MEÇHUL KAHRAMAN ASKER
Gelen son mesajlar, Türk askerinin 16 Ağustos’ta Mağusa’da olacağı yolundaydı. 15 Ağustos’ta keşif için Mağusa yakınlarına gelen Üsteğmen Erdoğan Acar, kaleden yükselen alevleri görünce, emirsiz olarak 9 kariyerle birlikte kaleye kadar yaklaştı. Bunlar, önce Rum kariyerleri sanıldı. Ancak, ateş ediyor, kalenin etrafındaki Rumlar çil yavrusu gibi kaçıyorlardı. Bu işin içinde bir şey vardı. Hendeğin içinde bir Türk askeri kaleye doğru tırmanıyordu. Komutan Kalelioğlu, “Kimsin oğlum sen?” diye sordu. Esas duruşa geçti, “Tokatlıyım komutanımmm” diye bağırdı. İlk buluşma, ilk kavuşma işte böyle oldu...
Kale kapısının önüne gelen ilk kariyerden inen askere, Rumların havan atışı yaptığı yer uzaktan gösterildi. Diz çöktü, nişan aldı ve havan Rumların cephaneliğinin bulunduğu binanın penceresinden girdi. Daha sonra bu askeri “ödüllendirmek” için çok aradılar. Savaşın kaderini değiştiren o asker hiç ortaya çıkmadı... Bugün Gazimağusa’da, Oğuz Kalelioğlu’nun heykeli var. O komutan, 1974 yılında yaşadıkları o müthiş 29 günün öyküsünü anlatırken ağlıyor, ben de gözyaşları içinde bu müthiş öyküyü dinliyordum.
BARIŞ ANLAŞMASI YOK
Kuzey Kıbrıs Türk Cumhuriyeti’nin Gazimağusa kentinde Prof. Dr. Tankut Öktem’in yaptığı heykeli bulunuyor. En tepede Atatürk, yanlarında Rauf Denktaş ve Fazıl Küçük’ün yanı sıra heykelde 42 figür bulunuyor. Türk subayını temsilen Yüzbaşı Oğuz Kalelioğlu var. Yanında şehit annesi Zeynep Nine ve mücahitlere su taşıyan 7 yaşındaki Ergun var.
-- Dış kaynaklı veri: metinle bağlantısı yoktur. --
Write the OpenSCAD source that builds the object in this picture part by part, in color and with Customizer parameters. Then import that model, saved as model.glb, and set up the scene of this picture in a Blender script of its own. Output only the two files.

Namık Kemal Lisesi öğrencilerinin Tarih öğretmeni olarak bildikleri Öğretmen Sadi Bey, Türk Silahlı Kuvvetleri’nin mücahitleri örgütlemek için gönderdiği komutanlardan birisi olduğunu öğrencileri savaş döneminde öğrenmişti. Oğuz Kelelioğlu, Kuzey Kıbrıs Türk Cumhuriyeti ile bağını hiç koparmadı.
Kıbrıs’ta, 1974’te “Ateşkes” ilan edildi ama o günden bu yana bir türlü Barış Anlaşması imzalanmadı. O gerginlik hep devam ediyor.